DATA EXCERPT:
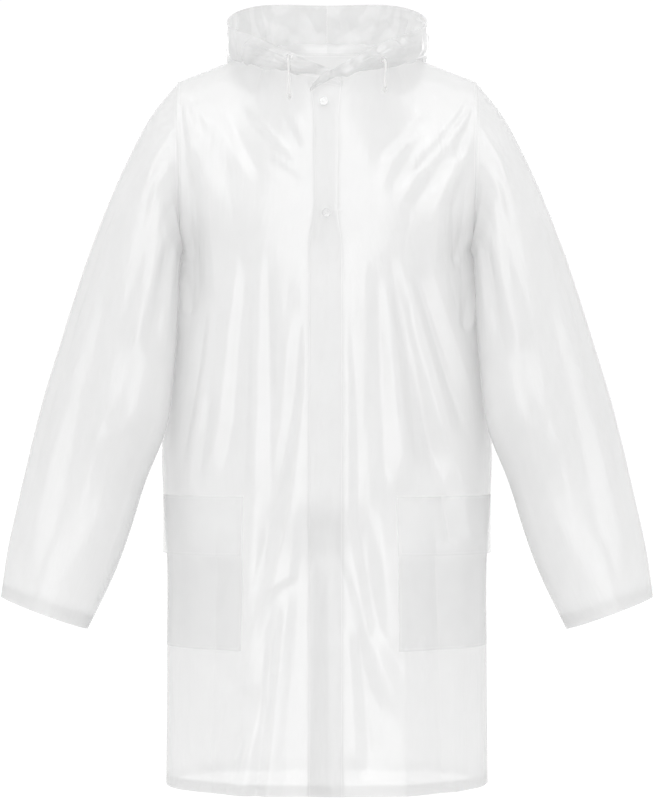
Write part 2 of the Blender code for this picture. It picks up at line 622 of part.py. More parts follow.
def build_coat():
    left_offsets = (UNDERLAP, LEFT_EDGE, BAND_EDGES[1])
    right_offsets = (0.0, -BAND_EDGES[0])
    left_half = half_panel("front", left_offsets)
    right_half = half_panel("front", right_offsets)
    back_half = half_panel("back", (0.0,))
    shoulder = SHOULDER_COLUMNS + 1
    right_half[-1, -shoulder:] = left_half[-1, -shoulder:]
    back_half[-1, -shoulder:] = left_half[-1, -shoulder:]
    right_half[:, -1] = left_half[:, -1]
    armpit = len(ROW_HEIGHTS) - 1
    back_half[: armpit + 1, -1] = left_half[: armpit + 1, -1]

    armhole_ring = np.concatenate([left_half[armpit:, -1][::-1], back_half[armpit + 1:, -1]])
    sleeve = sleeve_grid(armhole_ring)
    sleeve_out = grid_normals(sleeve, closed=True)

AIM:
Using the data above, output each line exactly.

TASK ANSWER:
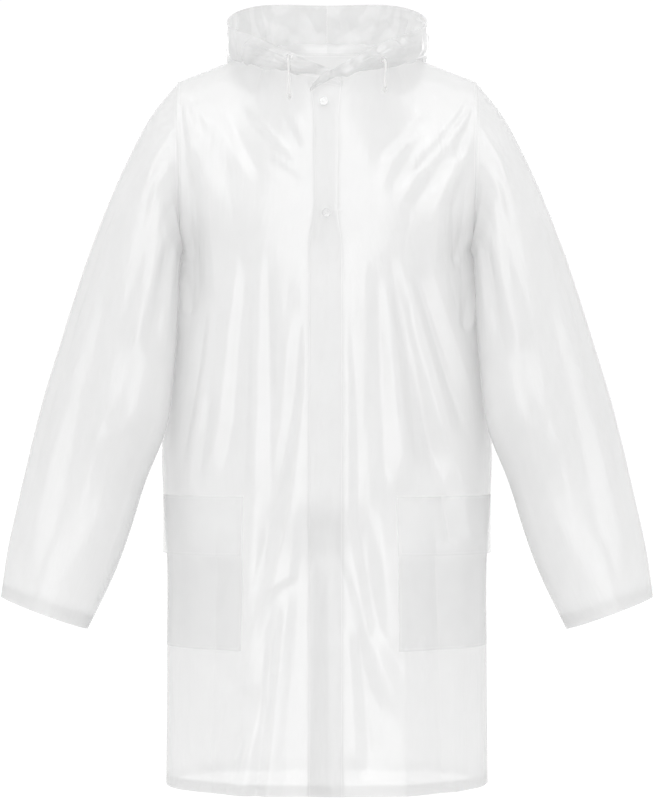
Write part 2 of the Blender code for this picture. It picks up at line 622 of part.py. More parts follow.
def build_coat():
    left_offsets = (UNDERLAP, LEFT_EDGE, BAND_EDGES[1])
    right_offsets = (0.0, -BAND_EDGES[0])
    left_half = half_panel("front", left_offsets)
    right_half = half_panel("front", right_offsets)
    back_half = half_panel("back", (0.0,))
    shoulder = SHOULDER_COLUMNS + 1
    right_half[-1, -shoulder:] = left_half[-1, -shoulder:]
    back_half[-1, -shoulder:] = left_half[-1, -shoulder:]
    right_half[:, -1] = left_half[:, -1]
    armpit = len(ROW_HEIGHTS) - 1
    back_half[: armpit + 1, -1] = left_half[: armpit + 1, -1]

    armhole_ring = np.concatenate([left_half[armpit:, -1][::-1], back_half[armpit + 1:, -1]])
    sleeve = sleeve_grid(armhole_ring)
    sleeve_out = grid_normals(sleeve, closed=True)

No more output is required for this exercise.